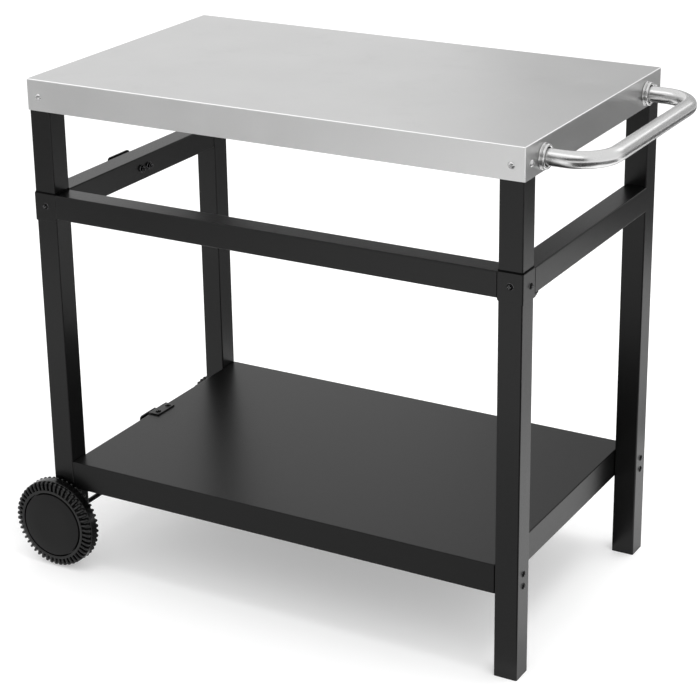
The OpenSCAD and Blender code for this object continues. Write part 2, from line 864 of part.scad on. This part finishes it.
// Plate with round top corners, standing on zero in the Y-Z plane
module hook_lip(width, height) {
    rotate([90, 0, 90]) linear_extrude(hook_plate) {
        translate([-width / 2, 0]) square([width, height - lip_radius]);
        translate([-width / 2 + lip_radius, 0]) square([width - 2 * lip_radius, height]);
        for (y = [-1, 1]) translate([y * (width / 2 - lip_radius), height - lip_radius])
            circle(r = lip_radius);
    }
}
module upper_tank_hook() {
    color("#262626") translate([left_rail_x, 0, upper_hook_z]) difference() {
        union() {
            rotate([90, 0, 0]) linear_extrude(upper_hook_width, center = true)
                hook_profile(upper_hook_gap, upper_hook_rise);
            translate([-upper_hook_gap - 2 * hook_plate, 0, 0])
                hook_lip(upper_hook_width, upper_lip_rise);
        }
        for (y = [-hook_bolt_pitch / 2, hook_bolt_pitch / 2])
            hole_x([0, y, rail_mid - upper_hook_z], bolt_d + hole_clearance, 4 * hook_plate);
    }
}
module upper_hook_bolts() {
    color("#202020") for (y = [-hook_bolt_pitch / 2, hook_bolt_pitch / 2])
        translate([left_rail_x - hook_plate, y, rail_mid]) facing("left") bolt(upper_hook_bolt_length);
}
module upper_hook_nuts() {
    color("#202020") for (y = [-hook_bolt_pitch / 2, hook_bolt_pitch / 2])
        translate([left_rail_x + leg_width, y, rail_mid]) facing("right")
            nut(nut_width, nut_height, nut_flange_d, nut_flange, bolt_d);
}

// Hook on the shelf: its plate lies on the shelf and folds down over the edge
module lower_tank_hook() {
    rise = shelf_height - lower_hook_z;
    color("#262626") translate([shelf_left, 0, lower_hook_z]) difference() {
        union() {
            rotate([90, 0, 0]) linear_extrude(lower_hook_width, center = true) {
                hook_profile(lower_hook_gap, rise);
                translate([0, rise]) intersection() {
                    circle(r = hook_plate);
                    translate([-hook_plate, 0]) square(hook_plate);
                }
            }
            translate([0, -lower_hook_width / 2, rise]) linear_extrude(hook_plate) {
                square([lower_hook_reach - tube_radius, lower_hook_width]);
                translate([0, tube_radius]) square([lower_hook_reach, lower_hook_width - 2 * tube_radius]);
                for (y = [tube_radius, lower_hook_width - tube_radius])
                    translate([lower_hook_reach - tube_radius, y]) circle(r = tube_radius);
            }
            translate([-lower_hook_gap - 2 * hook_plate, 0, 0])
                hook_lip(lower_hook_width, lower_lip_rise);
        }
        for (y = [-lower_bolt_pitch / 2, lower_bolt_pitch / 2])
            translate([lower_bolt_x, y, rise - past])
                cylinder(d = bolt_d + hole_clearance, h = hook_plate + 2 * past);
    }
}
module lower_hook_bolts() {
    color("#202020") for (y = [-lower_bolt_pitch / 2, lower_bolt_pitch / 2])
        translate([shelf_left + lower_bolt_x, y, shelf_height + hook_plate]) bolt(lower_hook_bolt_length);
}
module lower_hook_nuts() {
    color("gray") for (y = [-lower_bolt_pitch / 2, lower_bolt_pitch / 2])
        translate([shelf_left + lower_bolt_x, y, shelf_under]) mirror([0, 0, 1])
            nut(nut_width, nut_height, nut_flange_d, nut_flange, bolt_d);
}

top_panel();
left_top_stiffener();
right_top_stiffener();
front_left_leg();
back_left_leg();
front_right_leg();
back_right_leg();
top_bolts();
top_inserts();
front_rail();
left_rail();
right_rail();
front_left_collar();
front_right_collar();
collar_front_bolts();
collar_front_inserts();
collar_side_bolts();
front_rail_plugs();
rear_rail_bolts();
side_rail_plugs();
handle_tube();
front_handle_flange();
rear_handle_flange();
handle_end_plugs();
handle_bolts();
handle_washers();
shelf_panel();
left_shelf_stiffener();
right_shelf_stiffener();
shelf_bolts();
shelf_nuts();
front_left_leg_cap();
back_left_leg_cap();
front_right_foot();
back_right_foot();
axle();
axle_washers();
axle_nuts();
front_wheel();
back_wheel();
front_hubcap();
back_hubcap();
upper_tank_hook();
upper_hook_bolts();
upper_hook_nuts();
lower_tank_hook();
lower_hook_bolts();
lower_hook_nuts();
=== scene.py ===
"""Grill table: what it looks like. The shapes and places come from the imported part, in metres."""

import json
import math

import bmesh
import bpy
from mathutils import Matrix, Vector

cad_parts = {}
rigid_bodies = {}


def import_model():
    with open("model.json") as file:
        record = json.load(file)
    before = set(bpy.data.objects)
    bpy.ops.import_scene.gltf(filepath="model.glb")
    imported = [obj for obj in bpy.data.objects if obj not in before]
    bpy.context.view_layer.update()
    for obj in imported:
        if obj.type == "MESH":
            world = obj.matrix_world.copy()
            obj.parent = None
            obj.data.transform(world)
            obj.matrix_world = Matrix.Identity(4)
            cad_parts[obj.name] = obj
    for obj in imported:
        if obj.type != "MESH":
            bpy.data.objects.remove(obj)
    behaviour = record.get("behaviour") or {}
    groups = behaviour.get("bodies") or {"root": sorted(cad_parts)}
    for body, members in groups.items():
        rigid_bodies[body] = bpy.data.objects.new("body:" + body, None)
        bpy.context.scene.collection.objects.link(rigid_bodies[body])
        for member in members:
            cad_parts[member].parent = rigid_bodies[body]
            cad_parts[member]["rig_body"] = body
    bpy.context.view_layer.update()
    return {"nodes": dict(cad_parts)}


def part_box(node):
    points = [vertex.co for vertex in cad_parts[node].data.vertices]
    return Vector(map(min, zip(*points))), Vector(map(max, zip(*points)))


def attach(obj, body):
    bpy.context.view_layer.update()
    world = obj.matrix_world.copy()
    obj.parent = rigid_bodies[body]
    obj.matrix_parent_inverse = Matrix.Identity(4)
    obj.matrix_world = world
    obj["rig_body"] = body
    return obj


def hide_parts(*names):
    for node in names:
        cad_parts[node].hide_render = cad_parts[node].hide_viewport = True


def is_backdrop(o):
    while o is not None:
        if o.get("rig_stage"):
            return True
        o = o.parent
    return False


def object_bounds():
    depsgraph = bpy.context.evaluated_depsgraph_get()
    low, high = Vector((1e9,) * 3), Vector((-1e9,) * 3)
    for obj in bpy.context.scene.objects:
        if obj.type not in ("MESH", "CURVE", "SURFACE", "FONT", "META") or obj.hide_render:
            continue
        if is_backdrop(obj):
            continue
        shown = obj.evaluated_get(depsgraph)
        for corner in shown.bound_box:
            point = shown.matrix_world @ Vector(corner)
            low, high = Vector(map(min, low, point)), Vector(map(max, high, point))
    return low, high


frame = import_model()
NODES = frame["nodes"]


# Materials: procedural colour, roughness and bump from each piece's own coordinates, in metres
class Finish:
    """One material: a shader, and textures in metres that are linked to its sockets."""

    BEVEL_SAMPLES = 6

    def __init__(self, name, **sockets):
        self.material = bpy.data.materials.new(name)
        self.material.use_nodes = True
        self.nodes, self.links = self.material.node_tree.nodes, self.material.node_tree.links
        self.shader = self.nodes["Principled BSDF"]
        places = self.nodes.new("ShaderNodeTexCoord").outputs
        self.coords, self.facing = places["Object"], places["Normal"]
        for socket, value in sockets.items():
            self.shader.inputs[socket.replace("_", " ")].default_value = value

    def add(self, kind, inputs, **settings):
        """A node with its settings; each input is a value or a socket to link."""
        made = self.nodes.new(kind)
        for setting, value in settings.items():
            setattr(made, setting, value)
        for place, value in inputs.items():
            if isinstance(value, bpy.types.NodeSocket):
                self.links.new(value, made.inputs[place])
            else:
                made.inputs[place].default_value = value
        return made

    def noise(self, scale, stretch=(1, 1, 1), detail=4.0, roughness=0.55):
        """Grains of about 1/scale metres; stretch divides their size along each axis."""
        at = self.add("ShaderNodeMapping", {"Vector": self.coords, "Scale": stretch})
        return self.add(
            "ShaderNodeTexNoise",
            {"Vector": at.outputs[0], "Scale": scale, "Detail": detail, "Roughness": roughness},
        ).outputs["Fac"]

    def ramp(self, value, low, high, to_low, to_high):
        return self.add(
            "ShaderNodeMapRange",
            {
                "Value": value,
                "From Min": low,
                "From Max": high,
                "To Min": to_low,
                "To Max": to_high,
            },
        ).outputs["Result"]

    def reckon(self, operation, a, b):
        return self.add("ShaderNodeMath", {0: a, 1: b}, operation=operation).outputs[0]

    def mix(self, factor, a, b):
        """Colour a where the factor is 0, colour b where it is 1."""
        return self.add("ShaderNodeMix", {0: factor, 6: a, 7: b}, data_type="RGBA").outputs[2]

    def colour(self, socket):
        self.links.new(socket, self.shader.inputs["Base Color"])

    def rough(self, socket):
        self.links.new(socket, self.shader.inputs["Roughness"])

    def bevelled(self, radius):
        made = self.add("ShaderNodeBevel", {"Radius": radius}, samples=self.BEVEL_SAMPLES)
        return made.outputs[0]

    def bump(self, *layers, round_edges):
        """Relief over edges rounded by that radius; each layer is (height, its depth in metres)."""
        normal = self.bevelled(round_edges)
        for height, depth in layers:
            inputs = {"Height": height, "Strength": 1.0, "Distance": depth, "Normal": normal}
            normal = self.add("ShaderNodeBump", inputs).outputs["Normal"]
        self.links.new(normal, self.shader.inputs["Normal"])

    def edges(self, radius):
        """About 0 on flat faces, up to 1 where the surface turns within the radius."""
        plain = self.add("ShaderNodeNewGeometry", {}).outputs["Normal"]
        sides = {0: self.bevelled(radius), 1: plain}
        dot = self.add("ShaderNodeVectorMath", sides, operation="DOT_PRODUCT")
        return self.ramp(dot.outputs["Value"], 0.995, 0.85, 0.0, 1.0)

    def folds(self):
        """0 on faces that are square to the object, up to 1 on the folds between them."""
        sizes = self.add("ShaderNodeVectorMath", {0: self.facing}, operation="ABSOLUTE").outputs[0]
        x, y, z = self.add("ShaderNodeSeparateXYZ", {0: sizes}).outputs
        most = self.reckon("MAXIMUM", self.reckon("MAXIMUM", x, y), z)
        return self.ramp(most, 0.995, 0.88, 0.0, 1.0)


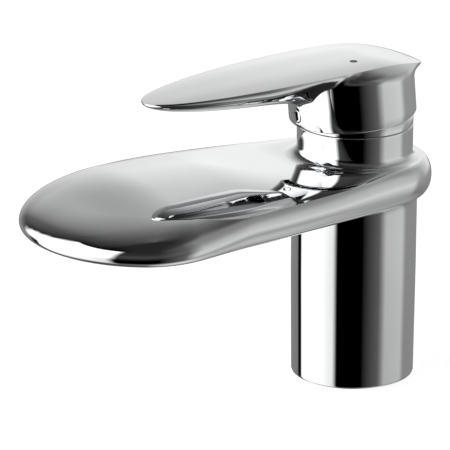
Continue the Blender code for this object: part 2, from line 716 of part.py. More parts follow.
def index_top():
    return lever_edge_z(INDEX_AT[1]) + LEVER_CROWN * INDEX_CROWN_SHARE


def skirt_hollow():
    """The hollow inside the skirt, leaning as the skirt does, round the boss for the stem."""
    inner = SKIRT_R - SKIRT_WALL
    profile = [(0.0, PIVOT_Z), (inner, PIVOT_Z), (inner, HOLLOW_TOP - 2.0), (inner - 2.0, HOLLOW_TOP),
               (0.0, HOLLOW_TOP)]
    hollow = turned("skirt_cutter", profile, steps=FINE_STEPS)
    for vert in hollow.data.vertices:
        vert.co.y -= SKIRT_TILT * (vert.co.z - PIVOT_Z * MM)
    cut(hollow, rod("boss_keeper", BOSS_R, BOSS_BOTTOM, HOLLOW_TOP + 1.0, steps=24))
    return hollow


def make_handle():
    handle = lever_outside()
    low = (-SOCKET_HALF, -SOCKET_HALF, BOSS_BOTTOM - 1.0)
    high = (SOCKET_HALF, SOCKET_HALF, STEM_TOP + 0.8)
    index_z = index_top()
    cut(handle,
        skirt_hollow(),
        box("socket_cutter", low, high),
        lying_rod("screw_hole", SCREW_HOLE_R, (0.0, -30.0, SCREW_Z), (0.0, -4.0, SCREW_Z)),
        rod("index_hole", INDEX_R + 0.25, index_z - 1.2, index_z + 2.0, None, INDEX_AT, 12))


def make_handle_bush():
    outer, inner = SOCKET_HALF - TOUCH, STEM_HALF + TOUCH
    low, high = (-outer, -outer, BOSS_BOTTOM + 0.5), (outer, outer, STEM_TOP - 1.0)
    bush = box("handle_bush", low, high, WHITE_PLASTIC)
    cut(bush,
        box("bush_bore", (-inner, -inner, BOSS_BOTTOM - 1.0), (inner, inner, STEM_TOP + 1.0)),
        lying_rod("bush_screw_hole", SCREW_HOLE_R, (0.0, -6.0, SCREW_Z), (0.0, -4.0, SCREW_Z)))


def make_handle_fittings():
    head_y, point_y = -BOSS_R - 0.4, -STEM_HALF - TOUCH
    screw = lying_rod("grub_screw", SCREW_R, (0.0, head_y, SCREW_Z), (0.0, point_y, SCREW_Z), STEEL)
    socket_start, socket_end = (0.0, head_y - 0.6, SCREW_Z), (0.0, head_y + 1.8, SCREW_Z)
    cut(screw, lying_rod("hex_socket", 1.3, socket_start, socket_end, steps=6))
    face_y = -SKIRT_R - SKIRT_TILT * (SCREW_Z - PIVOT_Z)
    lying_rod("screw_plug", SCREW_R, (0.0, face_y - 0.1, SCREW_Z), (0.0, face_y + 1.7, SCREW_Z), CHROME)
    rod("index_dot", INDEX_R, index_top() - 0.9, index_top() + 0.05, DARK_PLASTIC, INDEX_AT, 12)


# --- aerator ----------------------------------------------------------------------------------

def drilled_disc(name, radius, z0, z1, hole_r, pattern, spec):
    """A disc of the aerator with rings of holes; the pattern gives (ring radius, count)."""
    disc = rod(name, radius, z0, z1, spec, AERATOR_AT, AERATOR_STEPS)
    for place, (ring_r, count) in enumerate(pattern):
        for i, at in enumerate(circle(ring_r, count, AERATOR_AT)):
            cut(disc, rod(f"{name}_hole_{place}_{i}", hole_r, z0 - 1.0, z1 + 1.0, None, at, 7))


def make_aerator_housing():
    bottom, top = AERATOR_BOTTOM, AERATOR_TOP
    outer, inner, lip = AERATOR_R, AERATOR_R - AERATOR_WALL, AERATOR_R - AERATOR_LIP
    profile = [(lip, bottom), (outer, bottom), (outer, top), (inner, top), (inner, bottom + 1.0),
               (lip, bottom + 1.0)]
    housing = turned("aerator_housing", profile, CHROME, AERATOR_AT, FINE_STEPS)
    for i, at in enumerate(circle(lip, 4, AERATOR_AT, math.radians(45.0))):
        cut(housing, rod(f"key_notch_{i}", 0.8, bottom - 1.0, bottom + 1.5, None, at, 8))


def make_aerator_insert():
    """The screen, straightener and regulator, stacked in the housing, and the gasket over its rim."""
    disc_r = AERATOR_R - AERATOR_WALL - SLIP
    z = AERATOR_BOTTOM + 1.0 + TOUCH
    layers = (("aerator_screen", disc_r, 0.6, 0.9, ((0.0, 1), (3.6, 5), (7.0, 10)), STEEL),
              ("flow_straightener", disc_r, 2.2, 1.5, ((0.0, 1), (5.6, 8)), WHITE_PLASTIC),
              ("flow_regulator", disc_r - 0.6, 1.4, 1.2, ((4.8, 6),), GREY_PLASTIC))
    for name, radius, height, hole_r, pattern, spec in layers:
        drilled_disc(name, radius, z, z + height, hole_r, pattern, spec)
        z += height + TOUCH
    bottom, top = AERATOR_TOP + TOUCH, AERATOR_SHOULDER - TOUCH
    ring_of("aerator_gasket", disc_r, AERATOR_R, bottom, top, RUBBER, AERATOR_AT, AERATOR_STEPS)


def set_pivots():
    """Put the origin of each moving piece on the lever's pivot point, where the joints' axes meet."""
    pivot = Vector((0.0, 0.0, PIVOT_Z * MM))
    for name in MOVING_PIECES:
        piece = bpy.data.objects[name]
        piece.data.transform(Matrix.Translation(-pivot))
        piece.location = pivot


def main():
    clear_scene()
    make_body()
    make_base_gasket()
    make_cartridge_base()
    make_port_seals()
    make_disc_seal()
    make_ceramic_discs()
    make_disc_carrier()
    make_stem_guide()
    make_pivot_pin()
    make_cartridge_housing()
    make_limiter_ring()
    make_cartridge_nut()
    make_dome_cap()
    make_stem()
    make_handle()
    make_handle_bush()
    make_handle_fittings()
    make_aerator_housing()
    make_aerator_insert()
    set_pivots()


main()
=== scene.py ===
"""Looks for the basin mixer: smooth chrome skins, procedural finishes and a white studio."""

import json
import math

import bmesh
import bpy
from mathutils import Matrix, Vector


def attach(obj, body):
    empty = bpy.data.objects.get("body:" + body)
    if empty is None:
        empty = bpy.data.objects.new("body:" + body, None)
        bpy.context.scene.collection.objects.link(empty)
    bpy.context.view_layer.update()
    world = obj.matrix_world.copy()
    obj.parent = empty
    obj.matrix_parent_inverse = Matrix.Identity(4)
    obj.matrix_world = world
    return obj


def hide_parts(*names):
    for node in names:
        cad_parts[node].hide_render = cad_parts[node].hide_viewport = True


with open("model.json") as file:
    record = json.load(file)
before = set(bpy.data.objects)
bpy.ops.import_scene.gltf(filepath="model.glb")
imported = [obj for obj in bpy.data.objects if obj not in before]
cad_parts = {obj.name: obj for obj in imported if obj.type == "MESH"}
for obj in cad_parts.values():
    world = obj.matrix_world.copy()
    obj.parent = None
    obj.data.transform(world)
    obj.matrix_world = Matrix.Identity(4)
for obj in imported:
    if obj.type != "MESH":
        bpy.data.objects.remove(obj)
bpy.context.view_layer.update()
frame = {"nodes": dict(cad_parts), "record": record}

MM = 0.001

# Shape of the body, in millimetres. Z is up, the spout points to -Y and the column stands on
# the origin.
COLUMN_R = 24.0
COLUMN_TAPER_Z = 41.4
FOOT_R = 23.65
FOOT_CHAMFER = 0.5
FOOT_EASE = 0.15
NECK_R = 22.1
NECK_TOP = 99.7
NECK_EASE = 0.45

# The fillet at the neck's foot, wider on the spout's side than over the brim
FILLET_R = 3.2
FILLET_H = 3.4
FILLET_AIM = 0.36
FILLET_SPREAD = 2.0
FILLET_RISE = 0.6
FILLET_GROWS_FROM = 4.0
FILLET_GROWS_OVER = 40.0

# The spout's top and its edge
SPOUT_TOP = 86.0
SPOUT_CROWN = 1.6
SPOUT_CROWN_POWER = 3.0
SPOUT_DROOP = 0.00035         # fall of the edge per squared mm from its highest point
SPOUT_HIGHEST_Y = -30.0
SPOUT_CREASE = 0.8
SPOUT_TOP_STEPS = 32
SPOUT_TOP_CROWDING = 1.3      # above 1, the rings crowd towards the edge
SWELL = 4.0                   # extra height along the middle of the top
SWELL_REAR_Y = -24.0
SWELL_REAR_LENGTH = 42.0
SWELL_FRONT_Y = -92.0
SWELL_FRONT_LENGTH = 34.0
BRIM_R = 28.0
BRIM_MEET = math.radians(15.0)
BRIM_AIM = 30.0
WAIST_Y = 20.0                # where the spout is as narrow as the brim

# The spout's side: a creased flank that turns into a rolled nose
NOSE_CENTRE_Y = -92.0
NOSE_HALF_WIDTH = 42.9
NOSE_LENGTH = 39.6
NOSE_AIM = 28.0
NOSE_START_Y = -68.0
NOSE_FULL_Y = -112.0
NOSE_INSET = 13.0
NOSE_LIFT = 1.7
NOSE_DEPTH = 18.2
NOSE_ROLL = 10.5
NOSE_WIDEST_Z = 75.6
NOSE_TURN = 5.4
NOSE_TUCK = (4.0, 1.6, 1.4)   # where the tuck ends and levels out, inward, and its aim downward
NOSE_ROLL_SHARE = 0.6         # of the side's steps, spent above the widest point
FLANK_START = math.radians(38.0)
FLANK_DEPTH_REAR = 3.5
FLANK_DEPTH_FRONT = 6.0
FLANK_FULL_Y = -40.0
SIDE_STEPS = 50
SPOUT_UNDERSIDE = 73.1
UNDER_BLEND = 4.0
UNDER_AIM = 0.3

# The lever
SKIRT_R = 24.3
SKIRT_WALL = 1.1
SKIRT_MID_Z = 103.6
SKIRT_TILT = 0.094
SKIRT_EASE = 0.4
SKIRT_ROOF_Z = 118.4
SKIRT_ROOF_BEVEL = 2.0
BLADE_GROWS_OVER = 30.0
BLADE_FULL = 0.55             # how much a back edge inside the skirt's radius bulges first
# Depths below the edge at which the flank leaves the skirt, and of its two aims: (at the skirt,
# what the blade adds)
LEVER_DROPS = ((5.0, 6.0), (2.6, 4.4), (1.4, 6.1))
LEVER_HALF_WIDTH = 19.6
LEVER_TIP_Y = -91.5
LEVER_REAR_Y = 26.4
LEVER_WIDEST_Y = -22.0
LEVER_SPINE = (-70.0, 8.0)    # the line on the middle that the top's rings close in on, from y to y
LEVER_EDGE_Z = 125.7
LEVER_FALL_FRONT = 4.8
LEVER_FALL_POWER = 1.4
LEVER_FALL_REAR = 4.6
LEVER_CROWN = 1.1
LEVER_CROWN_POWER = 3.0
LEVER_CREASE = 0.4
LEVER_FULLNESS = 2.0 / 2.5
LEVER_TOP_STEPS = 30
BOSS_R = 8.0
BOSS_BOTTOM = 102.4
SOCKET_HALF = 4.95
SOCKET_HEIGHTS = (101.4, 115.2)
SCREW_Z = 105.6
SCREW_HOLE_R = 2.6
SCREW_PLUG_R = 2.3
INDEX_AT = (8.7, -6.5)
INDEX_R = 1.2
INDEX_DEPTH = 1.2
PIVOT_Z = 91.4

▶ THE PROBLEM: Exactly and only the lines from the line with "make_stem_guide()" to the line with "if empty is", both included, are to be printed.

▶ THE OUTPUT:
    make_stem_guide()
    make_pivot_pin()
    make_cartridge_housing()
    make_limiter_ring()
    make_cartridge_nut()
    make_dome_cap()
    make_stem()
    make_handle()
    make_handle_bush()
    make_handle_fittings()
    make_aerator_housing()
    make_aerator_insert()
    set_pivots()


main()
=== scene.py ===
"""Looks for the basin mixer: smooth chrome skins, procedural finishes and a white studio."""

import json
import math

import bmesh
import bpy
from mathutils import Matrix, Vector


def attach(obj, body):
    empty = bpy.data.objects.get("body:" + body)
    if empty is None:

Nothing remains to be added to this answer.